Y el cómic se hizo adulto mirando al mar
Durante los primeros años sesenta, intelectuales como Francis Lacassin, Alain Resnais, Alejandro Jodorowsky o Umberto Eco reclamaron desde la revista Giff Wiff, la expresión escrita del Centro de estudios de las literaturas de expresión gráficala necesidad de una mayor atención al cómic, como arte nacido desde la cultura de masas. Las páginas de la revista apostaban por la reivindicación del cómic americano publicado en la prensa de los años treinta y cuarenta, pero también por la oportunidad de aproximarse a nuevos lectores adultos, animando a los autores a usar el cómic como un medio de expresión que podía y debía escapar de su simple consideración infantil.
La llamada fue atendida por autores como los franceses Jean Claude Forest, Guy Pellaert o el italiano Guido Crepax, pero quizás el que mejor supo canalizar todo el argumentario de este grupo fue Hugo Pratt. Nacido cerca de Rimini pero veneciano de adopción, se trasladó con apenas veinte años a Argentina para trabajar en el pujante cómic de aventuras que se realizaba en aquél país, aprendiendo de maestros del dibujo como Solano López o Alberto Breccia y, sobre todo, con guionistas como H.G. Oesterheld o Robin Wood, que estaban entendiendo ese género desde una perspectiva humanista y adulta alejada del canon tradicional de la historieta.
Pratt volvió a Italia con todo ese bagaje para colaborar en Sargento Kirk, una revista que tomaba como cabecera el título de su famosa creación con Oesterheld. Era el mejor lugar para probar a contar sus propias historias a través de un personaje con el que pudiera plasmar su pasión por autores como London, Stevenson o Conrad, su admiración por las tiras de prensa de Milton Caniff o Roy Crane y el humanismo de Oesterheld.

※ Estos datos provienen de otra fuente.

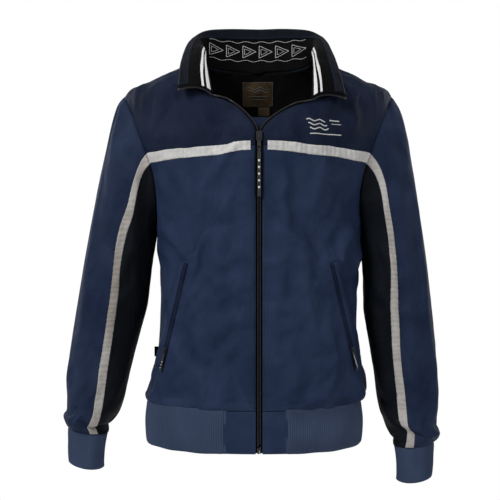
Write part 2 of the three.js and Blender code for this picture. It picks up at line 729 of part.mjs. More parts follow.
// The slider grips both rows: a front and a back plate on a thin web that runs between the rows.
function makeSlider() {
  const top = zipTopZ;
  const bottom = zipTopZ - sliderLength;
  const front = frontY - 2.2;
  const backPlate = [frontY + teethDeep[1] + 0.5, frontY + teethDeep[1] + 2.1];
  const arch = 4;
  const archHalf = 1.3;
  const body = joined(
    box([-sliderHalf, front, bottom], [sliderHalf, frontY, top]),
    box([-sliderHalf, backPlate[0], bottom], [sliderHalf, backPlate[1], top]),
    box([-0.4, frontY - 1, bottom + 1], [0.4, backPlate[1] - 0.5, top - 1]),
    box([-archHalf, front - arch, bottom + 2], [archHalf, front - arch + 1.6, top - 2]),
    box([-archHalf, front - arch, bottom + 2], [archHalf, front + 0.5, bottom + 4.2]),
    box([-archHalf, front - arch, top - 4.2], [archHalf, front + 0.5, top - 2]),
  );
  add('slider_body', body, enamel);
  const pivot = vec(0, front - 1.2, bottom + 5.2);
  const bar = 0.6;
  const arm = 1.9;
  const tab = joined(
    box([-3, pivot.y - bar, pivot.z - bar], [3, pivot.y + bar, pivot.z + bar]),
    box([-3, pivot.y - bar, pivot.z - 6], [-arm, pivot.y + bar, pivot.z]),
    box([arm, pivot.y - bar, pivot.z - 6], [3, pivot.y + bar, pivot.z]),
    box([-3, pivot.y - bar, pivot.z - pullTabLength + 5], [3, pivot.y + bar, pivot.z - 5]),
    box([-3, pivot.y - bar, pivot.z - pullTabLength], [-arm, pivot.y + bar, pivot.z - pullTabLength + 6]),
    box([arm, pivot.y - bar, pivot.z - pullTabLength], [3, pivot.y + bar, pivot.z - pullTabLength + 6]),
    box([-3, pivot.y - bar, pivot.z - pullTabLength - bar], [3, pivot.y + bar, pivot.z - pullTabLength + bar]),
  );
  add('pull_tab', tab, enamel);
  const hang = vec(0, pivot.y, pivot.z - pullTabLength);
  const eye = 1;
  const wall = 1;
  const half = archHalf + 0.2;
  const puller = joined(
    box([-half, hang.y - eye - wall, hang.z - 3], [half, hang.y - eye, hang.z + eye + wall]),
    box([-half, hang.y + eye, hang.z - 3], [half, hang.y + eye + wall, hang.z + eye + wall]),
    box([-half, hang.y - eye - wall, hang.z + eye], [half, hang.y + eye + wall, hang.z + eye + wall]),
    box([-half, hang.y - eye - wall, hang.z - 3.5], [half, hang.y + eye + wall, hang.z - 1.6]),
    box([-pullerHalf, hang.y - 1.2, hang.z - pullerLength], [pullerHalf, hang.y + 1.2, hang.z - 2.5]),
  );
  add('zip_puller', puller, plastic);
}

// The flap behind the zip, sewn to the lining of the wearer's right front and bent back at its top.
function makeStormFlap() {
  const face = teethDeep[1] + 2.8;
  const thick = 1.5;
  const flapLevels = [hemZ + 4, zipTopZ, lerp(zipTopZ, flapTop, 0.5), flapTop];
  const frames = flapLevels.map((z) => ({ p: vec(0, frontAt(z), z), n: vec(0, -1, 0), b: vec(1, 0, 0) }));
  const seamFace = frontY + shellCloth + 2 * layerGap + liningCloth + 0.8;
  const flap = joined(
    strip(frames, -flapHalf, flapHalf, -face - thick, -face),
    box([-flapHalf, seamFace, waistZ + 4], [-zipTapeFar - 2, frontY + face + thick / 2, zipTopZ - 20]),
  );
  add('storm_flap', flap, navy);
}

// ---------------------------------------------------------------- pockets

function makePocket(side) {
  const sign = sideSign[side];
  const at = (f, across) => {
    const dx = pocketBottom[0] - pocketTop[0];
    const dz = pocketBottom[1] - pocketTop[1];
    const length = Math.hypot(dx, dz);
    const x = lerp(pocketTop[0], pocketBottom[0], f) - (across * dz) / length;
    const z = lerp(pocketTop[1], pocketBottom[1], f) + (across * dx) / length;
    return bodyFrame(side, -1, turnAtX(side, x, z), z);
  };
  const rows = steps(0, 1, 8);
  const lift = layerGap + 0.6;
  const half = pocketTeethWidth / 2;
  const reach = half + 1;      // half-width of the pocket slider
  const welt = rows.map((f) => [reach + looseGap, half + weltWidth].map((across) => at(f, across)));
  add(`${side}_pocket_welt`, cloth(welt, looseGap, looseGap + weltCloth), navy);

  // The zip is a straight bar just clear of the body's curve, so that its slider can run on it.
  const [top, bottom] = [at(0, 0), at(1, 0)];
  const along = bottom.p.clone().sub(top.p).normalize();
  const n = top.n.clone().add(bottom.n);
  n.addScaledVector(along, -n.dot(along)).normalize();
  const across = along.clone().cross(n).normalize();
  const proud = Math.max(...rows.map((f) => at(f, 0).p.sub(top.p).dot(n))) + lift;
  const bar = new THREE.Group();
  bar.matrixAutoUpdate = false;
  bar.matrix.makeBasis(across, n, along.clone().negate()).setPosition(bottom.p);
  group.add(bar);
  const length = top.p.distanceTo(bottom.p);
  add(`${side}_pocket_teeth`, box([-half, proud - 1, 2], [half, proud, length - 2]), plastic, bar);
  const sliderAt = 26;
  const face = proud + 0.35;
  const slider = joined(
    box([-reach, face, sliderAt], [reach, face + 1.6, sliderAt + 10]),
    box([-0.9, face + 3.4, sliderAt + 1.5], [0.9, face + 4.6, sliderAt + 8.5]),
    box([-0.9, face + 1, sliderAt + 1.5], [0.9, face + 4.6, sliderAt + 3]),
    box([-0.9, face + 1, sliderAt + 7], [0.9, face + 4.6, sliderAt + 8.5]),
  );
  add(`${side}_pocket_slider`, slider, enamel, bar);

  // The pull hangs from the slider's arch, as far off the cloth as its weight takes it.
  const pull = new THREE.Group();
  pull.position.set(0, face + 2.5, sliderAt + 4);
  pull.rotation.x = Math.atan2(-n.z, -along.z);
  bar.add(pull);
  const eyeLength = 6;
  const pullLength = 36;
  const solid = joined(
    box([-2.2, -0.5, -0.5], [2.2, 0.5, 0.5]),
    box([-2.2, -0.5, -eyeLength], [-1.3, 0.5, 0]),
    box([1.3, -0.5, -eyeLength], [2.2, 0.5, 0]),
    box([-2.2, -0.5, -pullLength], [2.2, 0.5, 1 - eyeLength]),
  );
  add(`${side}_pocket_pull`, solid, plastic, pull);

  // The bag hangs inside the lining, from the opening towards the centre front.
  const inner = -shellCloth - layerGap - liningCloth - looseGap * 1.9;
  const bag = steps(0.04, 1, 4).map((f) => steps(8, -pocketBagDepth * 0.75, 5).map((a) => at(f, a)));
  add(`${side}_pocket_bag`, cloth(bag, inner - 1.6, inner), black);
}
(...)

Corto Maltés, el marinero sin barco, comenzó su largo periplo por los mares de papel en 1967 con La balada del mar Salado, rompiendo esquemas tanto por su inusitada extensión como por su decidida apuesta por el lector adulto.
Casi instantáneamente, Corto conectó con crítica y público, convirtiéndose en un cómic de culto en el que Pratt iría vertiendo sus pasiones literarias, su vehemente vitalismo viajero y, también, una afición por el esoterismo y el simbolismo que fue poco a poco monopolizando la serie. El personaje que creó era, más que un protagonista activo, un testigo de las historias, un observador tan descreído como romántico que demostraba que aquella reivindicación de un cómic de autor adulto que firmaban los intelectuales franceses e italianos tenía ya nombre y apellido: Corto Maltés.
En su última aventura publicada, Mu, Corto buscaba el continente perdido donde nació la humanidad y, en su página final, el marinero miraba el océano infinito, planteándose proféticamente que, quizás, era el momento de volver a empezar desde cero. Veinte años después, los españoles Rubén Pellejero y Juan Díaz Canales han tomado el guante de esa propuesta con el reto más atrevido que ha conocido el cómic europeo: contar las historias de un personaje convertido en mito de la cultura del siglo XX.